Discretion is another factor some consumers cite. Straight tube prerolls look like cigarettes. For consumers who smoke cannabis in situations where discretion matters and who value the ability to pass their preroll off as a cigarette visually, the straight tube has a practical advantage the cone cannot match.
Some consumers also simply prefer a consistent draw from start to finish. The progressive experience of a cone is not universally preferred. Experienced daily consumers who want a predictable, measured session may prefer the flat draw profile of a straight tube over the graduated session a cone provides.
These are real preferences and real use cases. They explain why straight tube prerolls occupy a slice of the market. But they are largely packaging and consumer preference considerations, not manufacturing efficiency or smoking quality advantages. On those dimensions, the cone leads clearly.
The shape is not arbitrary
The cone became the dominant preroll format in legal cannabis because it earned that position from two directions at once. Manufacturers discovered that cones are faster to fill, more forgiving of material variation, better suited to dedicated packing equipment, and more structurally reliable than straight tubes. Consumers discovered that cones smoke more evenly, deliver a more naturally progressive session, and feel better in the hand.

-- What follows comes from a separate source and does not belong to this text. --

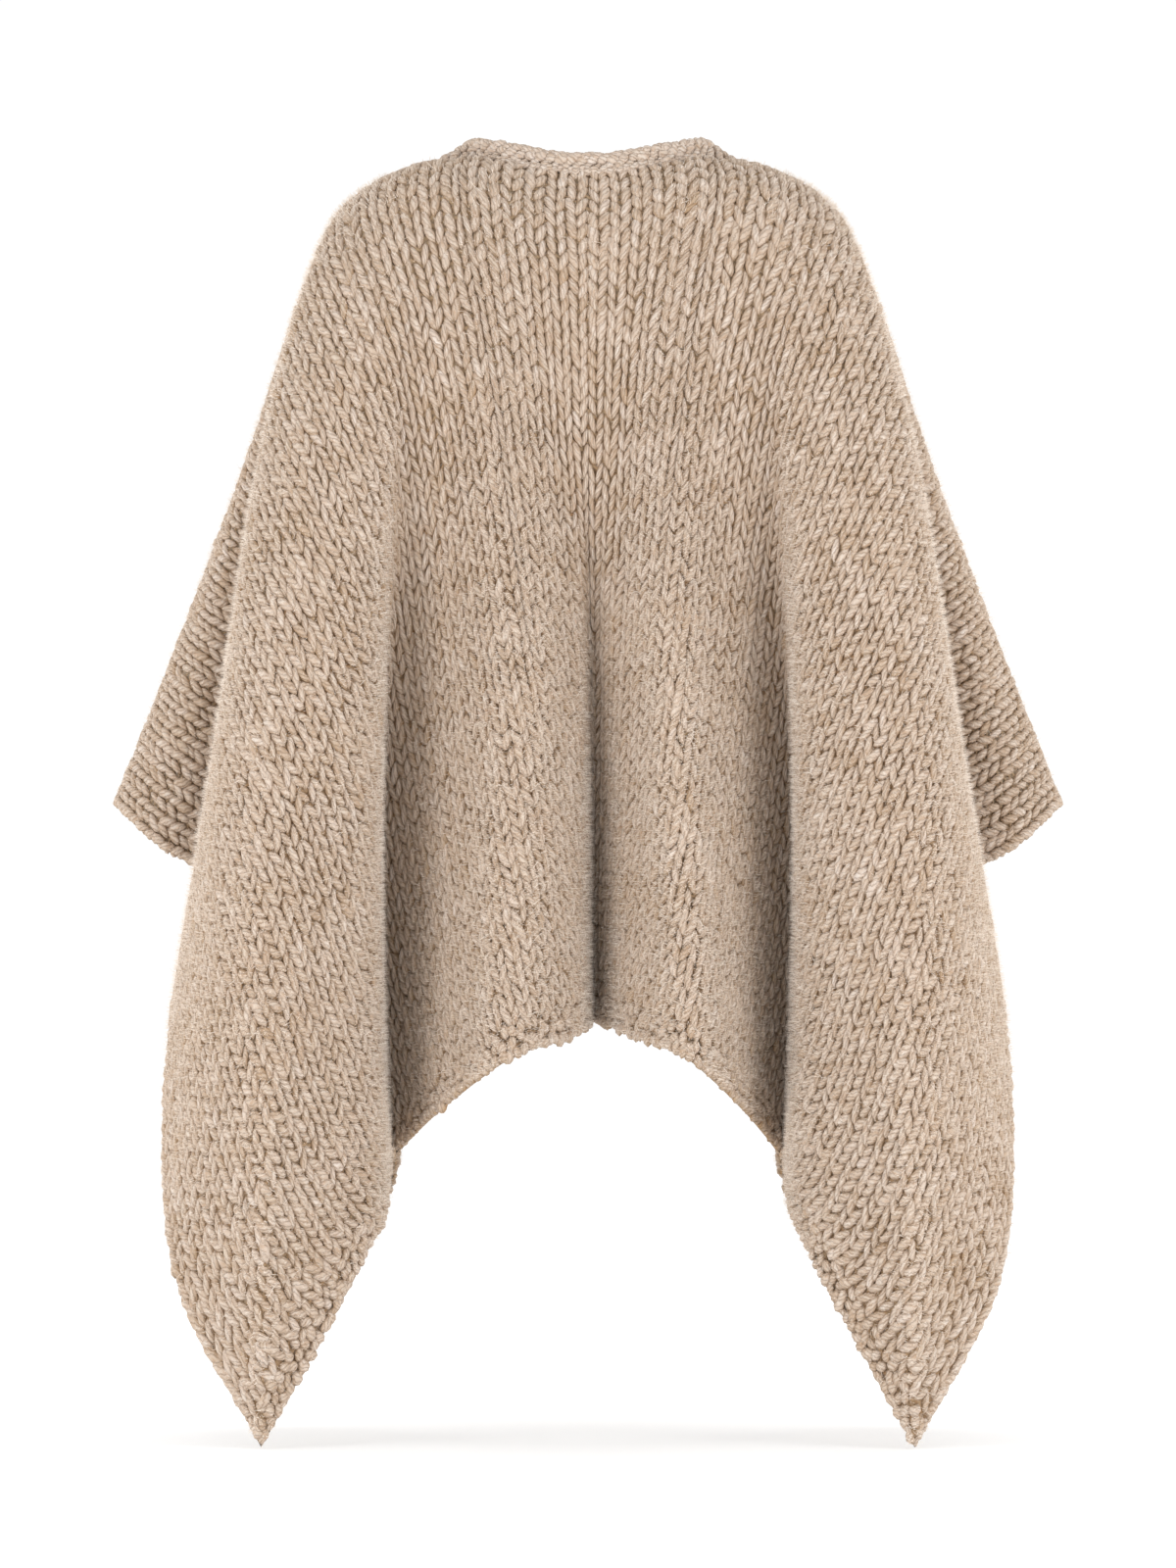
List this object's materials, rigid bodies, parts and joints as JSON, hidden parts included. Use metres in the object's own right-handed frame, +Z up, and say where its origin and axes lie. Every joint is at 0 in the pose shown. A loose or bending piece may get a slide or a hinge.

Neither of those outcomes happened by accident. They are direct consequences of the geometry. The wide opening feeds the filling process. The taper assists gravity and mechanical packing. The graduated combustion surface shapes the burn. The narrowing cross section calibrates the draw resistance across the session. Every one of those effects flows from the same fundamental shape decision.
The cone is not a stylistic preference. It is an engineering solution that happens to also be a better product. That combination is why the cannabis industry settled on it, and why nearly every preroll machine worth buying is built around it.